EXERCISE PROMPT: Your task is to write out the complete listing exactly as it is shown.

## BEGIN MATERIAL PROVIDED

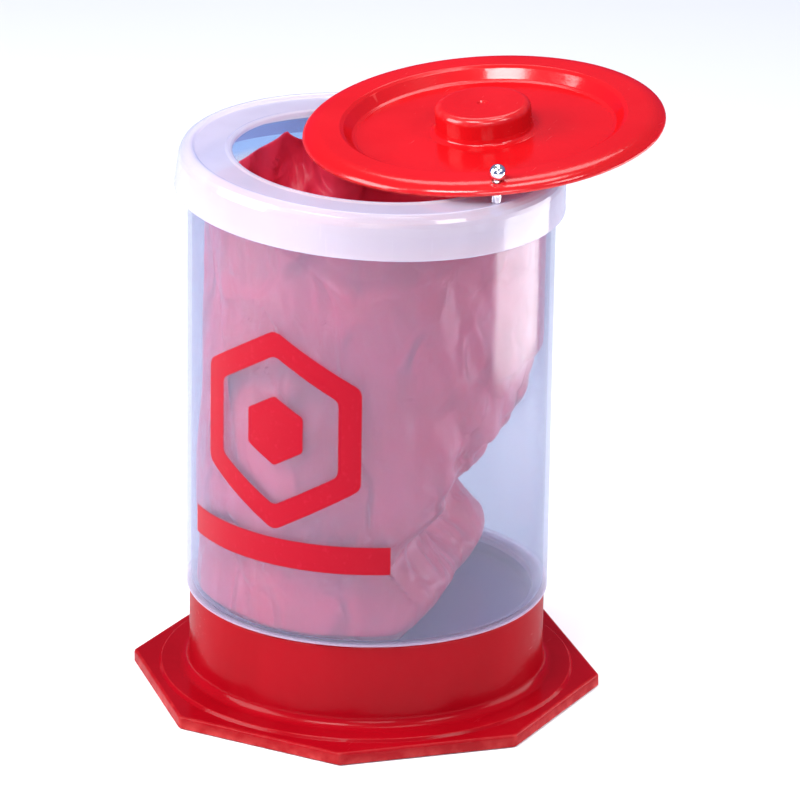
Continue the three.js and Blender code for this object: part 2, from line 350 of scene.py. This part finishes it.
def red_plastic(name, deep, bright, roughness, gloss):
    """Glossy moulded plastic: faint flow marks, hairline scuffs and lightly rubbed edges."""
    n = Nodes(name)
    flow = n.noise(14, 4, 0.55, (1, 1, 0.4), 0.6)
    colour = n.tint(n.span(flow, 0.35, 0.65, 0, 1), deep, bright)
    rubbed = n.wear(0.06)
    colour = n.tint(n.math("MULTIPLY", rubbed, 0.35), colour, rgba(0.95, 0.16, 0.14))
    scuffs = n.noise(900, 2, 0.6, (1, 0.05, 1))
    dull = n.span(n.noise(30, 3), 0.4, 0.75, roughness, roughness + 0.1)
    dull = n.math("ADD", dull, n.span(scuffs, 0.62, 0.75, 0, 0.12))
    skin = n.bump(n.noise(260, 2), 0.00006)
    skin = n.bump(scuffs, 0.00003, 0.5, skin)
    body = n.add("ShaderNodeBsdfPrincipled", {"Base Color": colour, "Roughness": 0.5, "Normal": skin,
                                              "Specular IOR Level": 0.0})
    shine = n.add("ShaderNodeBsdfGlossy", {"Color": rgba(1, 1, 1), "Roughness": dull, "Normal": skin})
    mirror = n.math("ADD", gloss, n.math("MULTIPLY", n.edge_on(5), 0.22))
    return n.done(n.mix(mirror, body.outputs[0], shine.outputs[0]))


PAINTED_BLUE_BAND = (0.2115, 0.2155)  # heights, in metres, over which the tint turns to a painted blue near the rim, standing in for blue surroundings seen through the wall


def clear_plastic(name, tint, haze_colour, edge_painted_blue, haze, edge_haze, roughness, thick_z=None):
    """Translucent moulded wall: tinted see-through, a milky haze that catches the light and thickens
    where the wall is seen edge on, and a glossy skin. Seen edge on, the haze is also painted darker
    and bluer, a painted blue cast of the surroundings. thick_z is the height in metres of a thick
    shoulder: the wall is paler there, partly from the thick plastic and partly as a painted highlight
    along the jar's bottom edge that covers the drum's shadow. The heel below it is painted milkier and
    violet, a painted reflection of the red drum round it, and the rim's band is painted blue, standing
    in for blue surroundings seen through the wall."""
    n = Nodes(name)
    cloud = n.noise(18, 3, 0.5, (1, 1, 0.35))
    scratches = n.noise(700, 2, 0.6, (1, 1, 0.03))
    marks = n.span(scratches, 0.66, 0.8, 0, 0.04)
    share = n.math("ADD", n.span(cloud, 0.35, 0.65, haze * 0.92, haze * 1.08), marks)
    share = n.math("ADD", share, n.math("MULTIPLY", n.edge_on(3), edge_haze))
    # Painted light: where the wall is seen edge on, the haze is painted darker and bluer, a painted blue
    # cast of the surroundings.
    haze_colour = n.tint(n.edge_on(2.5), haze_colour, edge_painted_blue)
    if thick_z is not None:
        height = n.add("ShaderNodeSeparateXYZ", {"Vector": n.place()}).outputs["Z"]
        # Painted light in the heel: thicker haze painted violet and a pinker tint, a painted reflection of
        # the red drum round it.
        heel = n.span(height, thick_z, thick_z + 0.001, 1, 0)
        # The band at the shoulder is paler: partly the thick plastic there, partly a painted highlight
        # along the jar's bottom edge that covers the drum's shadow.
        shoulder = n.math("MULTIPLY", n.span(height, thick_z - 0.002, thick_z - 0.001, 0, 1),
                          n.span(height, thick_z + 0.001, thick_z + 0.0028, 1, 0))
        share = n.math("ADD", share, n.math("MULTIPLY", shoulder, 0.45))
        share = n.math("ADD", share, n.math("MULTIPLY", heel, 0.24))
        haze_colour = n.tint(heel, haze_colour, rgba(0.44, 0.38, 0.72))
        haze_colour = n.tint(shoulder, haze_colour, rgba(0.68, 0.56, 0.72))
        tint = n.tint(heel, tint, rgba(0.92, 0.8, 0.96))
        # Painted blue near the rim, standing in for blue surroundings seen through the far wall.
        tint = n.tint(n.span(height, PAINTED_BLUE_BAND[0], PAINTED_BLUE_BAND[1], 0, 1), tint, rgba(0.6, 0.76, 0.97))
    skin = n.bump(n.noise(90, 2, 0.5, (1, 1, 0.4)), 0.00005)
    skin = n.bump(scratches, 0.00001, 0.5, skin)
    clear = n.add("ShaderNodeBsdfTransparent", {"Color": tint}).outputs[0]
    milk = n.add("ShaderNodeBsdfDiffuse", {"Color": haze_colour, "Normal": skin}).outputs[0]
    through = n.add("ShaderNodeBsdfTranslucent", {"Color": haze_colour, "Normal": skin}).outputs[0]
    body = n.mix(share, clear, n.mix(0.5, milk, through))
    dull = n.span(cloud, 0.3, 0.7, roughness, roughness + 0.05)
    gloss = n.add("ShaderNodeBsdfGlossy", {"Color": rgba(1, 1, 1), "Normal": skin, "Roughness": dull})
    mirror = n.math("ADD", 0.035, n.math("MULTIPLY", n.edge_on(5), 0.5))
    return n.done(n.mix(mirror, body, gloss.outputs[0]))


def film(name):
    """Thin red translucent film: light soaks through it, and its crumpled folds and creases shine."""
    n = Nodes(name)
    cloud = n.noise(20, 4, 0.55)
    colour = n.tint(n.span(cloud, 0.35, 0.65, 0, 1), rgba(0.86, 0.02, 0.055), rgba(0.96, 0.065, 0.14))
    skin = n.bump(n.facets(22, (1, 1, 0.5), 0.9), 0.6)
    skin = n.bump(n.facets(55, (1, 1, 0.6), 0.7), 0.5, 1.0, skin)
    skin = n.bump(n.noise(60, 3, 0.5, (1, 1, 0.4), 0.8), 0.0012, 1.0, skin)
    front = n.add("ShaderNodeBsdfPrincipled", {"Base Color": colour, "Roughness": 0.3, "Normal": skin,
                                               "Specular IOR Level": 0.5})
    through = n.add("ShaderNodeBsdfTranslucent", {"Color": colour, "Normal": skin})
    return n.done(n.mix(0.2, front.outputs[0], through.outputs[0]))


def ink(name):
    """Screen-printed ink: even colour with small thin spots."""
    n = Nodes(name)
    thin = n.span(n.noise(420, 3), 0.58, 0.75, 0, 1)
    colour = n.tint(thin, rgba(0.3, 0.0015, 0.011), rgba(0.34, 0.005, 0.018))
    inputs = {"Base Color": colour, "Roughness": n.span(n.noise(60, 2), 0.3, 0.7, 0.3, 0.42),
              "Normal": n.bump(thin, 0.00003), "Specular IOR Level": 0.1}
    return n.done(n.add("ShaderNodeBsdfPrincipled", inputs).outputs[0])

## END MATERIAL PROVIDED

REPLY TO THE TASK:
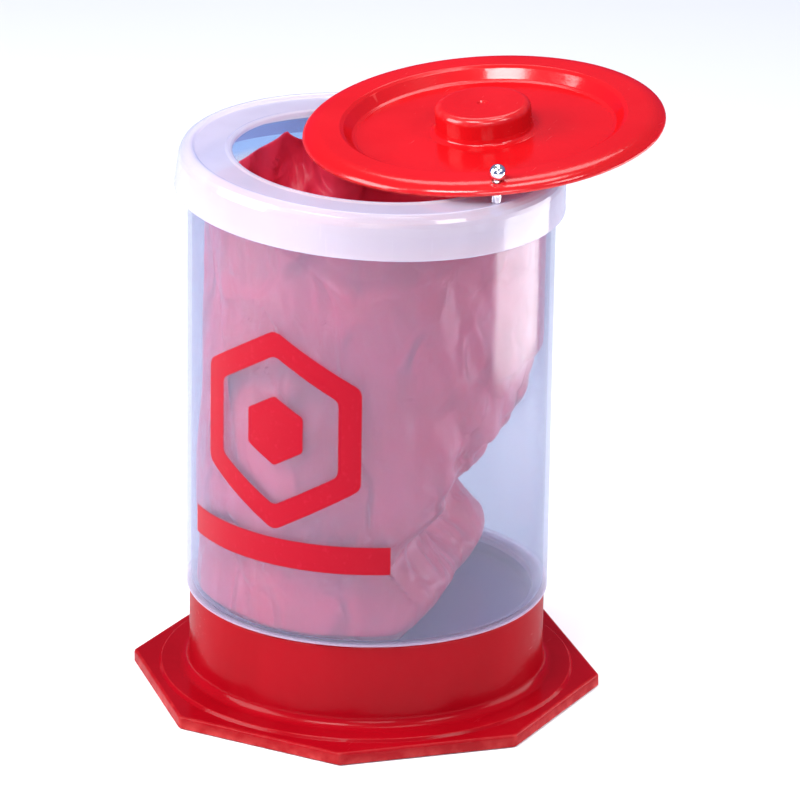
Continue the three.js and Blender code for this object: part 2, from line 350 of scene.py. This part finishes it.
def red_plastic(name, deep, bright, roughness, gloss):
    """Glossy moulded plastic: faint flow marks, hairline scuffs and lightly rubbed edges."""
    n = Nodes(name)
    flow = n.noise(14, 4, 0.55, (1, 1, 0.4), 0.6)
    colour = n.tint(n.span(flow, 0.35, 0.65, 0, 1), deep, bright)
    rubbed = n.wear(0.06)
    colour = n.tint(n.math("MULTIPLY", rubbed, 0.35), colour, rgba(0.95, 0.16, 0.14))
    scuffs = n.noise(900, 2, 0.6, (1, 0.05, 1))
    dull = n.span(n.noise(30, 3), 0.4, 0.75, roughness, roughness + 0.1)
    dull = n.math("ADD", dull, n.span(scuffs, 0.62, 0.75, 0, 0.12))
    skin = n.bump(n.noise(260, 2), 0.00006)
    skin = n.bump(scuffs, 0.00003, 0.5, skin)
    body = n.add("ShaderNodeBsdfPrincipled", {"Base Color": colour, "Roughness": 0.5, "Normal": skin,
                                              "Specular IOR Level": 0.0})
    shine = n.add("ShaderNodeBsdfGlossy", {"Color": rgba(1, 1, 1), "Roughness": dull, "Normal": skin})
    mirror = n.math("ADD", gloss, n.math("MULTIPLY", n.edge_on(5), 0.22))
    return n.done(n.mix(mirror, body.outputs[0], shine.outputs[0]))


PAINTED_BLUE_BAND = (0.2115, 0.2155)  # heights, in metres, over which the tint turns to a painted blue near the rim, standing in for blue surroundings seen through the wall


def clear_plastic(name, tint, haze_colour, edge_painted_blue, haze, edge_haze, roughness, thick_z=None):
    """Translucent moulded wall: tinted see-through, a milky haze that catches the light and thickens
    where the wall is seen edge on, and a glossy skin. Seen edge on, the haze is also painted darker
    and bluer, a painted blue cast of the surroundings. thick_z is the height in metres of a thick
    shoulder: the wall is paler there, partly from the thick plastic and partly as a painted highlight
    along the jar's bottom edge that covers the drum's shadow. The heel below it is painted milkier and
    violet, a painted reflection of the red drum round it, and the rim's band is painted blue, standing
    in for blue surroundings seen through the wall."""
    n = Nodes(name)
    cloud = n.noise(18, 3, 0.5, (1, 1, 0.35))
    scratches = n.noise(700, 2, 0.6, (1, 1, 0.03))
    marks = n.span(scratches, 0.66, 0.8, 0, 0.04)
    share = n.math("ADD", n.span(cloud, 0.35, 0.65, haze * 0.92, haze * 1.08), marks)
    share = n.math("ADD", share, n.math("MULTIPLY", n.edge_on(3), edge_haze))
    # Painted light: where the wall is seen edge on, the haze is painted darker and bluer, a painted blue
    # cast of the surroundings.
    haze_colour = n.tint(n.edge_on(2.5), haze_colour, edge_painted_blue)
    if thick_z is not None:
        height = n.add("ShaderNodeSeparateXYZ", {"Vector": n.place()}).outputs["Z"]
        # Painted light in the heel: thicker haze painted violet and a pinker tint, a painted reflection of
        # the red drum round it.
        heel = n.span(height, thick_z, thick_z + 0.001, 1, 0)
        # The band at the shoulder is paler: partly the thick plastic there, partly a painted highlight
        # along the jar's bottom edge that covers the drum's shadow.
        shoulder = n.math("MULTIPLY", n.span(height, thick_z - 0.002, thick_z - 0.001, 0, 1),
                          n.span(height, thick_z + 0.001, thick_z + 0.0028, 1, 0))
        share = n.math("ADD", share, n.math("MULTIPLY", shoulder, 0.45))
        share = n.math("ADD", share, n.math("MULTIPLY", heel, 0.24))
        haze_colour = n.tint(heel, haze_colour, rgba(0.44, 0.38, 0.72))
        haze_colour = n.tint(shoulder, haze_colour, rgba(0.68, 0.56, 0.72))
        tint = n.tint(heel, tint, rgba(0.92, 0.8, 0.96))
        # Painted blue near the rim, standing in for blue surroundings seen through the far wall.
        tint = n.tint(n.span(height, PAINTED_BLUE_BAND[0], PAINTED_BLUE_BAND[1], 0, 1), tint, rgba(0.6, 0.76, 0.97))
    skin = n.bump(n.noise(90, 2, 0.5, (1, 1, 0.4)), 0.00005)
    skin = n.bump(scratches, 0.00001, 0.5, skin)
    clear = n.add("ShaderNodeBsdfTransparent", {"Color": tint}).outputs[0]
    milk = n.add("ShaderNodeBsdfDiffuse", {"Color": haze_colour, "Normal": skin}).outputs[0]
    through = n.add("ShaderNodeBsdfTranslucent", {"Color": haze_colour, "Normal": skin}).outputs[0]
    body = n.mix(share, clear, n.mix(0.5, milk, through))
    dull = n.span(cloud, 0.3, 0.7, roughness, roughness + 0.05)
    gloss = n.add("ShaderNodeBsdfGlossy", {"Color": rgba(1, 1, 1), "Normal": skin, "Roughness": dull})
    mirror = n.math("ADD", 0.035, n.math("MULTIPLY", n.edge_on(5), 0.5))
    return n.done(n.mix(mirror, body, gloss.outputs[0]))


def film(name):
    """Thin red translucent film: light soaks through it, and its crumpled folds and creases shine."""
    n = Nodes(name)
    cloud = n.noise(20, 4, 0.55)
    colour = n.tint(n.span(cloud, 0.35, 0.65, 0, 1), rgba(0.86, 0.02, 0.055), rgba(0.96, 0.065, 0.14))
    skin = n.bump(n.facets(22, (1, 1, 0.5), 0.9), 0.6)
    skin = n.bump(n.facets(55, (1, 1, 0.6), 0.7), 0.5, 1.0, skin)
    skin = n.bump(n.noise(60, 3, 0.5, (1, 1, 0.4), 0.8), 0.0012, 1.0, skin)
    front = n.add("ShaderNodeBsdfPrincipled", {"Base Color": colour, "Roughness": 0.3, "Normal": skin,
                                               "Specular IOR Level": 0.5})
    through = n.add("ShaderNodeBsdfTranslucent", {"Color": colour, "Normal": skin})
    return n.done(n.mix(0.2, front.outputs[0], through.outputs[0]))


def ink(name):
    """Screen-printed ink: even colour with small thin spots."""
    n = Nodes(name)
    thin = n.span(n.noise(420, 3), 0.58, 0.75, 0, 1)
    colour = n.tint(thin, rgba(0.3, 0.0015, 0.011), rgba(0.34, 0.005, 0.018))
    inputs = {"Base Color": colour, "Roughness": n.span(n.noise(60, 2), 0.3, 0.7, 0.3, 0.42),
              "Normal": n.bump(thin, 0.00003), "Specular IOR Level": 0.1}
    return n.done(n.add("ShaderNodeBsdfPrincipled", inputs).outputs[0])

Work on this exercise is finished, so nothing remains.